*OBJECTIVE:* Reproduce the lines from the one bearing "before = set(bpy.data.objects)" through the one bearing "code: The colour as #rrggbb.", inclusive. Copy them exactly; include no other line.

*STORED DATA:*
= = = = = = =
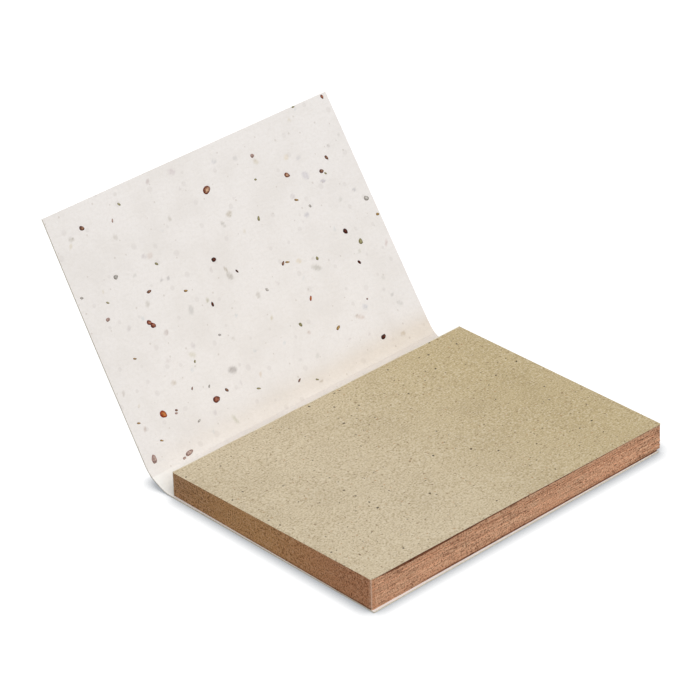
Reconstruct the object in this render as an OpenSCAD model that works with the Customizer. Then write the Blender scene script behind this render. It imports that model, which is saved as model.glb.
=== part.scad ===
// Memo pad in a folded card cover. The card is seed paper: one sheet folded round a glued pad
// of kraft notepaper as a back panel, a spine strip and a front panel, shown standing open.
// Origin: middle of the back panel's underside. X runs along the spine, Y towards the spine, Z up.

/* [Notepaper pad] */
// Length of a sheet along the glued edge
sheet_w = 105; // [60:0.5:210]
// Depth of a sheet from the glued edge to the free edge
sheet_d = 74; // [50:0.5:150]
// Thickness of the pad at the glued edge
pad_glued_t = 7.1; // [3:0.1:15]
// Thickness of the pad at the free edge, where the sheets lie looser
pad_free_t = 8.2; // [3:0.1:18]
// Bundles of sheets whose cut edges stand a little out of line
bundles = 16; // [4:1:24]
// How far the cut edges of a bundle stand out of line
edge_jog = 0.12; // [0:0.01:0.3]
// How far the lowest bundle is pushed back from the right-hand side
low_bundle_step = 1.1; // [0:0.1:2]
// Angle by which the pad was glued askew on the card
pad_skew = 0.4; // [0:0.1:1]
// Distance of the pad to the right of the card's middle
pad_shift = 0.8; // [0:0.1:2]
// Thickness of the film of padding glue along the spine side
glue_t = 0.12; // [0.05:0.01:0.3]

/* [Card cover] */
// How much shorter than a sheet the card is along the spine
card_trim = 0.8; // [0:0.1:3]
// Thickness of the card
card_t = 0.35; // [0.2:0.05:0.8]
// How far the back panel's free edge stands out past the pad
back_lip = 0.25; // [0:0.05:3]
// How much deeper than a sheet the front panel is
front_lip = 0.2; // [0:0.05:3]
// Gap between the pad's spine side and the first crease, at the pad's middle
crease_gap = 0.75; // [0.7:0.05:2]
// Running gap across a crease
fold_gap = 0.05; // [0.03:0.01:0.1]

/* [Spine strip as it lies open] */
// How much deeper than the pad's glued edge is thick the strip is
strip_spare = 0.7; // [0.6:0.05:2]
// Flat run beside the first crease
strip_lead = 0.3; // [0.25:0.05:3]
// Radius of the strip's upward curl
strip_radius = 10; // [4:0.5:40]
// Angle of the strip's upward curl
strip_curl = 27; // [0.5:0.5:40]

/* [Front panel as it stands open] */
// Sharp turn at the second crease
crease_turn = 10; // [0:0.5:30]
// Flat run beside the second crease
foot_lead = 0.3; // [0.25:0.05:3]
// Radius of the bend at the panel's foot
foot_radius = 11; // [4:0.5:40]
// Angle of the bend at the panel's foot
foot_curl = 19.6; // [0.5:0.1:30]

/* [Seeds in the card] */
// Length of the largest seed
seed_length = 2.4; // [1:0.1:3]
// Height to which a seed stands out of the card
seed_rise = 0.25; // [0.1:0.05:0.4]
// Facets round a seed
seed_sides = 12; // [8:2:24]

/* [Hidden] */
$fn = 48;
// Width of the card, and depths of its back panel, spine strip and front panel
card_w = sheet_w - card_trim;
back_d = back_lip + sheet_d + crease_gap;
strip_d = pad_glued_t + strip_spare;
front_d = sheet_d + front_lip;
// Least straight run before the second crease, and the curl for which that leaves the strip room
least_tail = 0.3;
strip_bend = min(strip_curl, (strip_d - strip_lead - least_tail) * 180 / (PI * strip_radius));
// Straight run of the strip up to the second crease, and of the front panel above its bend
strip_tail = strip_d - strip_lead - arc(strip_radius, strip_bend);
face_d = front_d - foot_lead - arc(foot_radius, foot_curl);
// Share of its thickness by which a bundle of sheets laps into the one below
bundle_lap = 0.2;
// Distance from the line of a crease to the cut end of the card before it
crease_clear = card_t / 2 + fold_gap;
// Flats along a curl, and degrees for each flat round a crease edge
curl_steps = 10;
edge_step = 15;
// Share of a seed's outline that its flat crown keeps
seed_crown = 0.6;
// Place of the first crease along Y
crease_y = back_d / 2;
// Seeds that show on the inner face, each as five numbers: per cent of the card's width from its left
// edge, per cent of the straight face up from the bend, length and width in per cent of the largest
// seed's length, and turn
SEEDS = [
    [50.5, 84, 100, 75, 60], [10, 91, 65, 50, 20], [43.5, 58.5, 65, 55, 30], [49, 50.5, 55, 35, 70],
    [46.5, 50, 75, 60, 10], [21.5, 58.5, 60, 30, 35], [38, 43.5, 55, 30, 100], [18, 47, 90, 60, -40],
    [76.5, 76, 60, 45, 50], [87.5, 71.5, 55, 35, 80], [86.5, 46.5, 60, 45, 30], [90, 40, 55, 40, 60],
    [10.5, 14, 85, 60, -50], [27.5, 10, 80, 60, 60], [14.5, 13, 50, 30, 10], [31, 45, 70, 55, 0]
];

// Length of an arc
function arc(radius, angle) = radius * angle * PI / 180;

// Fraction from -1 to 1 that differs from one bundle to the next
function scatter(i) = sin(i * 137.5);

// One bundle of sheets: a thin wedge that is thicker at the free edge and laps into the one below
module bundle(i) {
    step = i == 0 ? low_bundle_step : 0;
    left = edge_jog * scatter(i + 5);
    right = sheet_w + edge_jog * scatter(i + 2) - step;
    front = -sheet_d - edge_jog * scatter(i);
    low = max(0, i - bundle_lap) / bundles;
    high = (i + 1) / bundles;
    translate([left, 0, 0]) rotate([90, 0, 90]) linear_extrude(right - left)
        polygon([[0, pad_glued_t * low], [0, pad_glued_t * high],
                 [front, pad_free_t * high], [front, pad_free_t * low]]);
}

// Places the pad's near left corner of the glued edge on the card
module on_back_panel() {
    translate([pad_shift, crease_y - crease_gap, card_t]) rotate(-pad_skew)
        translate([-sheet_w / 2, 0, 0]) children();
}

// Far end of a card that runs flat, curls upwards and runs straight: along, up
function far_end(lead, radius, angle, run) =
    [lead + radius * sin(angle) + run * cos(angle), radius * (1 - cos(angle)) + run * sin(angle)];

// Middle line of such a card, as places with their headings
function card_line(lead, radius, angle, run) = concat(
    [[[0, 0], 0]],
    [for (i = [0 : curl_steps]) let(a = angle * i / curl_steps) [far_end(lead, radius, a, 0), a]],
    [[far_end(lead, radius, angle, run), angle]]);

// Point beside the middle line, at a distance from it
function beside(place, distance) = place[0] + distance * [-sin(place[1]), cos(place[1])];

// Card folded at the origin: its crease edge is round about the line on which it folds
module folded_card(lead, radius, angle, run) {
    line = card_line(lead, radius, angle, run);
    last = len(line) - 1;
    upper = [for (i = [last : -1 : 0]) beside(line[i], card_t / 2)];
    crease = [for (a = [90 + edge_step : edge_step : 270 - edge_step]) card_t / 2 * [cos(a), sin(a)]];
    lower = [for (i = [0 : last]) beside(line[i], -card_t / 2)];
    rotate([90, 0, 90]) linear_extrude(card_w, center = true) polygon(concat(upper, crease, lower));
}

// Moves what follows to the first crease, where the strip starts
module at_first_crease() {
    translate([0, crease_y, card_t / 2]) children();
}

// Moves what follows to the second crease and turns it along the front panel's foot
module at_second_crease() {
    end = far_end(strip_lead, strip_radius, strip_bend, strip_tail);
    at_first_crease() translate([0, end[0], end[1]]) rotate([strip_bend + crease_turn, 0, 0]) children();
}

// Moves what follows to where the front panel is straight
module at_panel_face() {
    end = far_end(foot_lead, foot_radius, foot_curl, 0);
    at_second_crease() translate([0, end[0], end[1]]) rotate([foot_curl, 0, 0]) children();
}

module page_block() {
    color("#c2b28e") on_back_panel() for (i = [0 : bundles - 1]) bundle(i);
}

module padding_glue() {
    color("#e9e3d3") on_back_panel() cube([sheet_w, glue_t, pad_glued_t]);
}

module back_cover() {
    color("#efebe4") translate([-card_w / 2, -crease_y, 0]) cube([card_w, back_d - crease_clear, card_t]);
}

module spine_strip() {
    color("#f4f1eb") at_first_crease()
        folded_card(strip_lead, strip_radius, strip_bend, strip_tail - crease_clear);
}

module front_cover() {
    color("#efebe4") at_second_crease() folded_card(foot_lead, foot_radius, foot_curl, face_d);
}

// One seed: the low oval hump of it that stands out of the card
module seed(length, width, turn) {
    rotate(turn) scale([length / 2, width / 2, seed_rise])
        cylinder(r1 = 1, r2 = seed_crown, h = 1, $fn = seed_sides);
}

module cover_seeds() {
    color("#6b3b22") at_panel_face() for (s = SEEDS)
        translate([card_w * (s[0] / 100 - 1 / 2), face_d * s[1] / 100, card_t / 2])
            seed(seed_length * s[2] / 100, seed_length * s[3] / 100, s[4]);
}

page_block();
padding_glue();
back_cover();
spine_strip();
front_cover();
cover_seeds();
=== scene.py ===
"""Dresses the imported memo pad: kraft sheets glued into a folded cover of seed paper.

Sizes in the classes are real millimetres in the row frame: X runs along the spine, Y towards the
spine and Z up, and the origin is the middle of the back panel's underside. MM turns them to metres
where a mesh is written.
"""

import logging
import math
import random
from dataclasses import dataclass, field
from enum import Enum

import bmesh
import bpy
import numpy as np
from mathutils import Matrix, Vector, noise


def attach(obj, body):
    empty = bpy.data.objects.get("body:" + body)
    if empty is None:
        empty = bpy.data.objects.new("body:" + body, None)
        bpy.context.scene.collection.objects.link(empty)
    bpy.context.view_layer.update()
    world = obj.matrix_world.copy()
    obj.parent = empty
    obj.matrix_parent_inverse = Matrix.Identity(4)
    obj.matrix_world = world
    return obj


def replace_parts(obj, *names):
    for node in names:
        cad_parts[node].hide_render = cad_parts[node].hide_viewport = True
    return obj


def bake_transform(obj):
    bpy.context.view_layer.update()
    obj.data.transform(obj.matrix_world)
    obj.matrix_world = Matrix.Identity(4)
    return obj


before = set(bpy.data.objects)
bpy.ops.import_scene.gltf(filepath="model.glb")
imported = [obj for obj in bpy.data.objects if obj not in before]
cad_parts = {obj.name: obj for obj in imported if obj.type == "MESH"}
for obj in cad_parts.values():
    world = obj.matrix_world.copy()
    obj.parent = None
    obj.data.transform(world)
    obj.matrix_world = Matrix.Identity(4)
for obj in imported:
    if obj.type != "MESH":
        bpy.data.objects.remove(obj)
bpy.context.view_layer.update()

LOG = logging.getLogger("notepad")
MM = 0.001
# Length in millimetres that one unit of the card's own flat coordinates stands for
FLAT_UNIT = 200.0
# Settings of nodes that several finishes share
BLEND = {"data_type": "RGBA"}
TINT = {"data_type": "RGBA", "blend_type": "MULTIPLY"}
EASE = {"interpolation_type": "SMOOTHSTEP"}
TIMES = {"operation": "MULTIPLY"}
# A colour in a node tree, as the socket that gives it or as one linear colour
Colour = bpy.types.NodeSocket | tuple[float, float, float, float]


def linear(code: str) -> tuple[float, float, float, float]:
    """Turns an sRGB colour to the linear one that shaders take.

    Args:
        code: The colour as #rrggbb.

    Returns:
        Linear red, green, blue and an alpha of one.
    """
    parts = [int(code[i:i + 2], 16) / 255 for i in (1, 3, 5)]
    red, green, blue = (p / 12.92 if p <= 0.04045 else ((p + 0.055) / 1.055) ** 2.4 for p in parts)
    return red, green, blue, 1.0


def add_node(tree: bpy.types.NodeTree, kind: str, settings: dict | None = None,
             inputs: dict | None = None) -> bpy.types.Node:
    """Adds a node with its settings and links.

    Args:
        tree: Node tree that takes the node.
        kind: Blender's name of the node.
        settings: Properties of the node by name.
        inputs: Values or output sockets by input name or number.

    Returns:
        The new node.
    """
    node = tree.nodes.new(kind)
    for name, value in (settings or {}).items():
        setattr(node, name, value)
    for key, value in (inputs or {}).items():
        if isinstance(value, bpy.types.NodeSocket):
            tree.links.new(value, node.inputs[key])
        else:
            node.inputs[key].default_value = value
    return node


def empty_tree(owner: bpy.types.Material | bpy.types.World) -> bpy.types.NodeTree:
    """Gives a material or a world a node tree without nodes."""
    owner.use_nodes = True
    owner.node_tree.nodes.clear()
    return owner.node_tree


def specks(tree: bpy.types.NodeTree, place: bpy.types.NodeSocket, spacing: float, radius: float,
           share: float, unit: float) -> bpy.types.NodeSocket:
    """Scatters round specks of uneven size over a sheet's face.

    Args:
        tree: Node tree of the material.
        place: Socket of the coordinates.
        spacing: Mean distance of the places for a speck in millimetres.
        radius: Largest radius of a speck in millimetres.
        share: Share of the places that hold a speck.
        unit: Millimetres in one unit of the coordinates.

    Returns:
        Socket that is one in a speck and zero outside.
    """
    cells = add_node(tree, "ShaderNodeTexVoronoi", {"voronoi_dimensions": "2D"},
                     {"Vector": place, "Scale": unit / spacing})
    lots = add_node(tree, "ShaderNodeSeparateColor", inputs={0: cells.outputs["Color"]})
    held = add_node(tree, "ShaderNodeMath", {"operation": "LESS_THAN"}, {0: lots.outputs[0], 1: share})
    reach = add_node(tree, "ShaderNodeMapRange", inputs={
        0: lots.outputs[1], 3: 0.45 * radius / spacing, 4: radius / spacing})
    far = add_node(tree, "ShaderNodeMath", {"operation": "DIVIDE"},
                   {0: cells.outputs["Distance"], 1: reach.outputs[0]})
    mark = add_node(tree, "ShaderNodeMapRange", EASE, {0: far.outputs[0], 1: 0.65, 2: 1.15, 3: 1.0, 4: 0.0})
    return add_node(tree, "ShaderNodeMath", TIMES, {0: held.outputs[0], 1: mark.outputs[0]}).outputs[0]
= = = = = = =
*RESPONSE TO THE TASK:*
before = set(bpy.data.objects)
bpy.ops.import_scene.gltf(filepath="model.glb")
imported = [obj for obj in bpy.data.objects if obj not in before]
cad_parts = {obj.name: obj for obj in imported if obj.type == "MESH"}
for obj in cad_parts.values():
    world = obj.matrix_world.copy()
    obj.parent = None
    obj.data.transform(world)
    obj.matrix_world = Matrix.Identity(4)
for obj in imported:
    if obj.type != "MESH":
        bpy.data.objects.remove(obj)
bpy.context.view_layer.update()

LOG = logging.getLogger("notepad")
MM = 0.001
# Length in millimetres that one unit of the card's own flat coordinates stands for
FLAT_UNIT = 200.0
# Settings of nodes that several finishes share
BLEND = {"data_type": "RGBA"}
TINT = {"data_type": "RGBA", "blend_type": "MULTIPLY"}
EASE = {"interpolation_type": "SMOOTHSTEP"}
TIMES = {"operation": "MULTIPLY"}
# A colour in a node tree, as the socket that gives it or as one linear colour
Colour = bpy.types.NodeSocket | tuple[float, float, float, float]


def linear(code: str) -> tuple[float, float, float, float]:
    """Turns an sRGB colour to the linear one that shaders take.

    Args:
        code: The colour as #rrggbb.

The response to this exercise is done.